The TFSA: Why We Should Call It the Tax-Free Retirement Account
The Tax-Free Savings Account, or TFSA, is arguably the most powerful wealth-building tool available to Canadians. Yet, its name is its biggest disservice. The word "Savings" leads far too many people to treat it like a simple bank account, parking cash there for short-term goals.
If you are serious about building long-term financial freedom, you need to stop viewing your TFSA as a short-term savings account and start seeing it as what it truly is: a Tax-Free Retirement Account (TFRA).
The Power of Tax-Free Compounding
The TFSA's most valuable feature is not its flexibility—it’s the fact that all growth is tax-free. That includes interest, dividends, and, most importantly, capital gains.
Imagine this: If you invest your TFSA money in a high-growth portfolio of funds or ETFs, your gains can compound year after year, completely untouched by the CRA. Over the decades, a portfolio that doubles every seven to ten years will generate massive returns. When you finally retire and withdraw that money, every single dollar is tax-free.
This long-term, tax-free compounding is why wasting valuable TFSA contribution room on low-interest cash is a major missed opportunity.
Maximizing Your Limited Real Estate
Unlike an RRSP, your TFSA contribution room is a precious, finite resource. As of 2026, the annual limit is $7,000, with a cumulative limit of $109,000 for those eligible since its inception. Once you fill that space with investments, you’ve secured tax-free growth forever. If you’re 35 or older in 2026, you are eligible for the full cumulative limit.

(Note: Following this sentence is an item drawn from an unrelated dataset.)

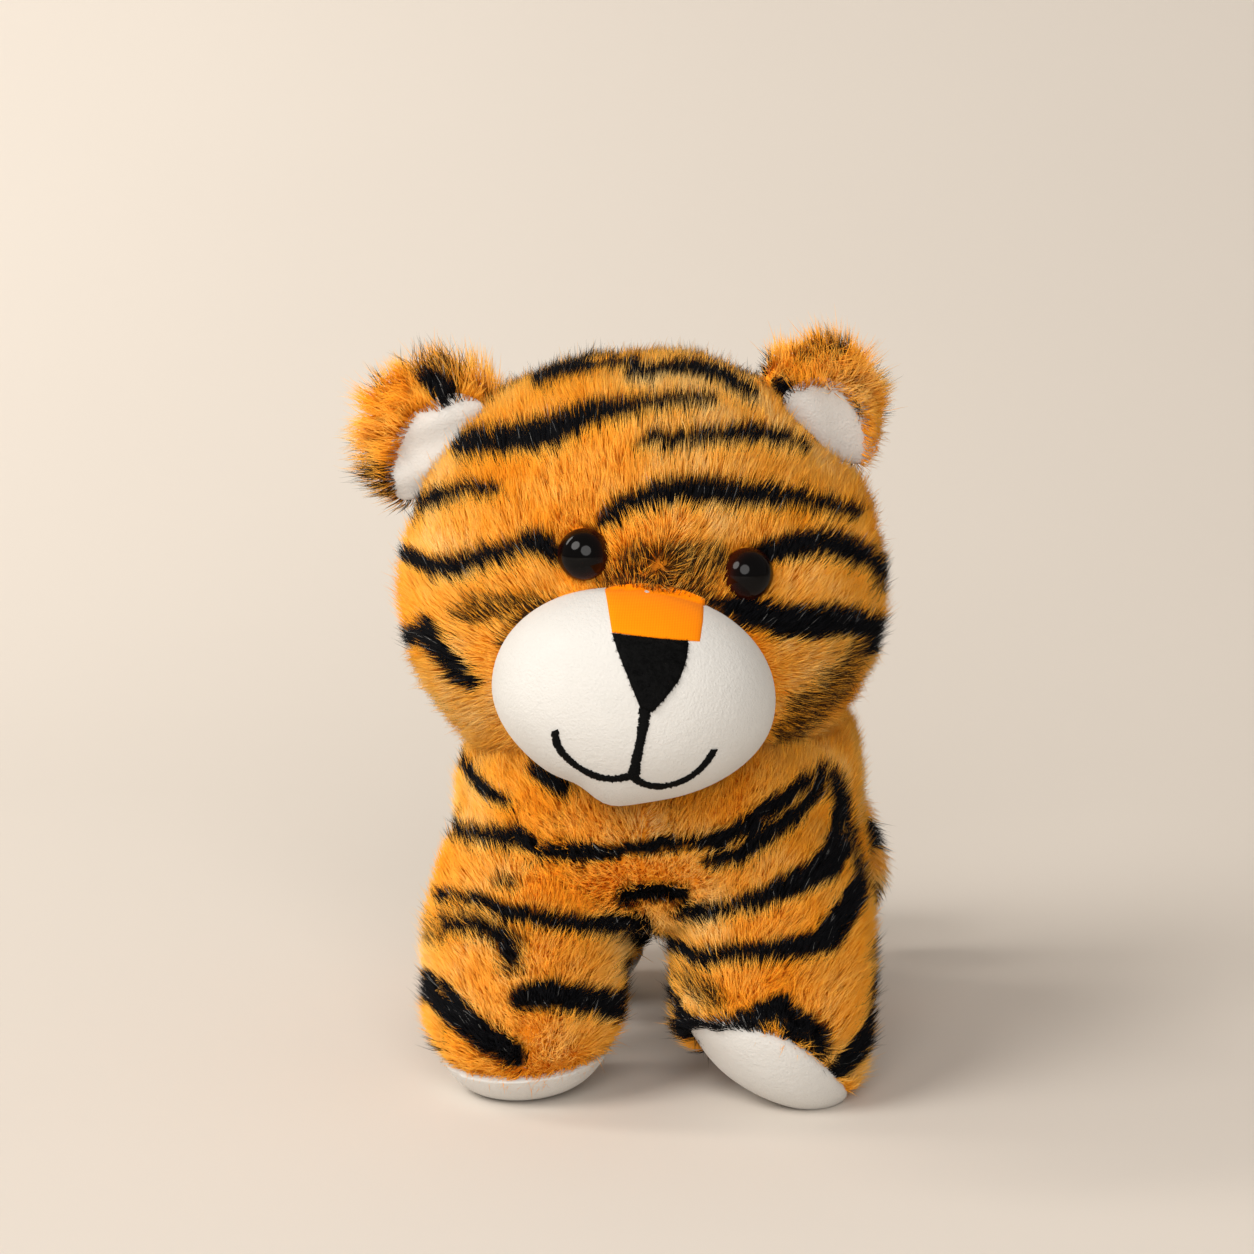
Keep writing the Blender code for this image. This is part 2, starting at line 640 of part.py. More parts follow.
def build_ears(head, cover, filling, finish):
    for side, label, angle, twist in ((-1, "right", RIGHT_EAR_ANGLE, RIGHT_EAR_TWIST),
                                      (1, "left", LEFT_EAR_ANGLE, LEFT_EAR_TWIST)):
        x, z = head_side_at(angle, EAR_BEHIND)
        lean = angle + EAR_LEAN
        outward = Vector((side * math.cos(lean), 0, math.sin(lean)))
        spot = Vector((side * x, EAR_BEHIND, z + HEAD_OVER_NECK)) - outward * EAR_SEAT_DEPTH
        upright = side * (math.pi / 2 - lean)
        turn = Matrix.Rotation(upright, 3, "Y") @ Matrix.Rotation(twist, 3, "Z")
        ear = empty(f"ear_joint_{label}", spot, turn.to_euler(), head)

        room = EAR_HALF_THICKNESS * EAR_FOLD_ROOM_SHARE
        recess = soft_form(f"ear_recess_{label}", EAR_HALF_WIDTH + 2 * GAP, room, room, room,
                           LEG_SEGMENTS, LEG_RINGS)
        recess = as_cutter(place(f"ear_recess_{label}", recess, None, ear))
        cut(cover, recess)
        cut(filling, recess)

        lining_spot = (0, -LINING_FORWARD, LINING_RISE)
        seat = soft_form(f"lining_seat_{label}", LINING_HALF_WIDTH + GAP, LINING_HALF_THICKNESS + GAP,
                         LINING_HALF_HEIGHT + GAP, LINING_HALF_HEIGHT + GAP, SMALL_SEGMENTS, SMALL_RINGS)
        seat = as_cutter(place(f"lining_seat_{label}", seat, None, ear, lining_spot))
        base = lid_box(f"lining_base_{label}", EAR_HALF_WIDTH, OVERRUN)
        base = as_cutter(place(f"lining_base_{label}", base, None, ear, (0, 0, LINING_BASE)))
        below = lid_box(f"lining_below_{label}", EAR_HALF_WIDTH, OVERRUN)
        below = as_cutter(place(f"lining_below_{label}", below, None, ear, (0, 0, LINING_BASE - GAP)))
        cut(seat, below)
        back = soft_form(f"ear_back_{label}", EAR_HALF_WIDTH, EAR_HALF_THICKNESS, EAR_HEIGHT,
                         EAR_HALF_THICKNESS, LEG_SEGMENTS, LEG_RINGS)
        back = place(f"ear_back_{label}", back, finish["fur"], ear)
        cut(back, seat)
        lining = soft_form(f"ear_lining_{label}", LINING_HALF_WIDTH, LINING_HALF_THICKNESS,
                           LINING_HALF_HEIGHT, LINING_HALF_HEIGHT, SMALL_SEGMENTS, SMALL_RINGS)
        lining = place(f"ear_lining_{label}", lining, finish["velboa"], ear, lining_spot)
        cut(lining, base)


def tail_root():
    return (0, CHEST_Y + BODY_LENGTH + TAIL_ROOT_BEHIND, TAIL_ROOT_Z)


def tail_point(share):
    """The tail's centreline from its root: straight back, round to the side, then down."""
    bend = math.pi / 2 * share
    out = TAIL_OUT * math.sin(bend) ** TAIL_OUT_POWER_SHARE
    back = TAIL_BACK * math.sin(math.pi / 2 * min(1.0, share / TAIL_STRAIGHT_SHARE))
    drop = TAIL_DROP * (1 - math.cos(bend)) ** TAIL_DROP_POWER_SHARE
    return Vector((out, back, -drop))


def build_tail(finish):
    """A tube of round rings along the centreline, closed by a half ball at the root and the tip."""
    centres = [tail_point(k / TAIL_STEPS) for k in range(TAIL_STEPS + 1)]
    rings = []
    cap_rings = 3
    across = Vector((1, 0, 0))
    for k, centre in enumerate(centres):
        ahead = centres[min(k + 1, TAIL_STEPS)] - centres[max(k - 1, 0)]
        if k == 0:
            ahead = Vector((0, 1, 0))
        ahead.normalize()
        across = (across - ahead * across.dot(ahead)).normalized()
        over = across.cross(ahead)
        share = k / TAIL_STEPS
        narrowing = (1 - TAIL_TIP_SHARE) * share ** 2
        radius = TAIL_RADIUS * (1 + TAIL_SWELL_SHARE * math.sin(math.pi * share) - narrowing)
        offsets = [0.0]
        if k == 0:
            offsets = [-math.cos(math.pi / 2 * j / cap_rings) for j in range(cap_rings + 1)]
        if k == TAIL_STEPS:
            offsets = [math.sin(math.pi / 2 * j / cap_rings) for j in range(cap_rings + 1)]
        for offset in offsets:
            narrow = radius * math.sqrt(max(0.0, 1 - offset * offset))
            middle = centre + ahead * radius * offset
            if abs(offset) == 1:
                rings.append([middle])
                continue
            turns = [2 * math.pi * j / TAIL_SEGMENTS for j in range(TAIL_SEGMENTS)]
            rings.append([middle + (across * math.cos(t) + over * math.sin(t)) * narrow for t in turns])
    joint = empty("tail_joint", tail_root())
    place("tail", closed_rings("tail", rings), finish["fur"], joint)


def centre_on_floor():
    """Hangs everything on one root, set so that the middle of the toy's footprint is at the origin."""
    tops = [thing for thing in bpy.data.objects if thing.parent is None]
    bpy.context.view_layer.update()
    graph = bpy.context.evaluated_depsgraph_get()
    corners = []
    for thing in bpy.data.objects:
        if thing.type == "MESH" and not thing.hide_render:
            shown = thing.evaluated_get(graph)
            corners += [shown.matrix_world @ vertex.co for vertex in shown.to_mesh().vertices]
            shown.to_mesh_clear()
    middle_x = (min(c.x for c in corners) + max(c.x for c in corners)) / 2
    middle_y = (min(c.y for c in corners) + max(c.y for c in corners)) / 2
    root = empty("toy", (-middle_x, -middle_y, 0))
    for thing in tops:
        thing.parent = root


def build():
    clear_scene()
    finish = fill_finishes()
    rear_leg_y = CHEST_Y + BODY_LENGTH - REAR_LEG_INSET
    body_shape, neck = build_body(finish)
    build_neck_wad(neck, finish)
    straight = (STRAIGHT_ROLL_SLOPE_SHARE, STRAIGHT_PITCH_SLOPE_SHARE, SOLE_RISE)
    rolled = (ROLLED_FOOT_SLOPE_SHARE, ROLLED_PITCH_SLOPE_SHARE, ROLLED_SOLE_RISE)
    build_leg("front_leg_right", -FRONT_LEG_X, FRONT_LEG_Y, LEG_HALF_WIDTH, straight, body_shape, finish)
    build_leg("front_leg_left", FRONT_LEG_X, FRONT_LEG_Y, LEG_HALF_WIDTH, rolled, body_shape, finish)
    build_leg("rear_leg_right", -REAR_LEG_X, rear_leg_y, REAR_LEG_HALF_WIDTH, straight, body_shape, finish)
    build_leg("rear_leg_left", REAR_LEG_X, rear_leg_y, REAR_LEG_HALF_WIDTH, straight, body_shape, finish)
    build_head(neck, finish)
    build_tail(finish)
    centre_on_floor()


build()
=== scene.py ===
# %% [markdown]
# A small plush tiger stands on four stuffed legs. Its look comes from three things: the dense
# straight pile of its fur fabric, the black stripes printed into that pile, and the smooth white
# muzzle with its felt nose and stitched mouth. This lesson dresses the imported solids, one thing at
# a time. First the solids come in as a fixed frame, and the places of its joints tell us where the
# neck, the ears and the tail are, so nothing is fitted by eye.

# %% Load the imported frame
import json
import math

import bmesh
import bpy
import numpy as np
from mathutils import Matrix, Vector


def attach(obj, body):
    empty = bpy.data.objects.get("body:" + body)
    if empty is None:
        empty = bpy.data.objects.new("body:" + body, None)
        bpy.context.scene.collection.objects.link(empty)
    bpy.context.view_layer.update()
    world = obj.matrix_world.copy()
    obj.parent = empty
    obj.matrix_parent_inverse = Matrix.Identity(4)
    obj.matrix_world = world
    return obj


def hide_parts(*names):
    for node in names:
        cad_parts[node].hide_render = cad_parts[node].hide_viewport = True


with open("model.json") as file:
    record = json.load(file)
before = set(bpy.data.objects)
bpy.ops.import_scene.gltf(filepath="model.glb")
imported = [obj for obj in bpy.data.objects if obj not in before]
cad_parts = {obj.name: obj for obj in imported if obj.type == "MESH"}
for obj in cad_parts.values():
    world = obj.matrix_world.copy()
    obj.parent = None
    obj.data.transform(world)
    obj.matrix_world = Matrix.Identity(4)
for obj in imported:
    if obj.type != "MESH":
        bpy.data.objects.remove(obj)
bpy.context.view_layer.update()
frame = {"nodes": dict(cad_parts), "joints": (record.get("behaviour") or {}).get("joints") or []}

joints = {joint["name"]: joint for joint in frame["joints"]}
NECK = np.array(joints["head_turn"]["pos_m"])
TAIL_ROOT = np.array(joints["tail_swing"]["pos_m"])
print("neck at", NECK, "tail root at", TAIL_ROOT)

# %% [markdown]
# The photograph was taken from a little above and a little to the animal's left. The eyes are 12 mm
# toy eyes and 50 pixels wide, which gives the scale, and the perspective of the feet and the ears
# gives the distance. The same numbers that place the camera also turn a pixel of the photograph
# into a ray, so that a stripe or a stitch can be named by where it is seen.

# %% The camera
AZIMUTH = math.radians(5.0)
ELEVATION = math.radians(9.0)
DISTANCE = 0.80
EYES_AWAY = 0.76
PIXELS = 1254
PIXEL_SIZE = 0.00024
FOCAL = EYES_AWAY / PIXEL_SIZE
SENSOR = 36.0
AIM = NECK + (-0.0048, 0.0100, 0.0255)
level = math.cos(ELEVATION)
BACK = np.array([math.sin(AZIMUTH) * level, -math.cos(AZIMUTH) * level, math.sin(ELEVATION)])
RIGHT = np.array([math.cos(AZIMUTH), math.sin(AZIMUTH), 0.0])
UP = np.cross(BACK, RIGHT)
VIEWPOINT = AIM + BACK * DISTANCE

lens = bpy.data.cameras.new("photo_camera")
lens.sensor_width = SENSOR
lens.lens = SENSOR * FOCAL / PIXELS
lens.clip_start = 0.05
lens.clip_end = 80.0
camera = bpy.data.objects.new("photo_camera", lens)
bpy.context.scene.collection.objects.link(camera)
camera.location = VIEWPOINT
camera.rotation_euler = Vector(-BACK).to_track_quat("-Z", "Y").to_euler()
bpy.context.scene.camera = camera
print(f"camera: {lens.lens:.1f} mm lens at", np.round(VIEWPOINT, 3))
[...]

The mistake comes when people use this limited, prime financial real estate for a two-year car-buying fund or a six-month emergency fund. The small amount of interest earned on cash does not justify using up your most valuable tax shield. You are using a Ferrari to drive to the grocery store when it should be on the highway to retirement.
The Right Home for Your Short-Term Cash
So, if not the TFSA, where should your short-term money go? The answer is simple: a High-Interest Savings Account (HISA).
A HISA is ideal for cash savings because it offers two critical things the TFSA does not for short-term needs:
Safety and Liquidity: Your funds are highly accessible, safe, and typically CDIC insured.
No Cost to Contribution Room: Since a HISA is a non-registered account, you are not using up your limited TFSA room.
Yes, the interest you earn in a HISA is considered taxable income. However, on the low returns of a short-term cash balance, the tax bill will be negligible. The peace of mind and preservation of your valuable TFSA room are worth that small tax cost.
Your Action Plan
It's time for a mental shift. Use the Tax-Free Savings Account for your long-term Investments—the high-growth assets that need decades to maximize their tax-free potential. Use a High-Interest Savings Account for your cash savings, such as an emergency fund and goals you plan to hit in the next one to three years.
By making this one critical change, you stop saving for the short term and start investing for your long-term, tax-free future.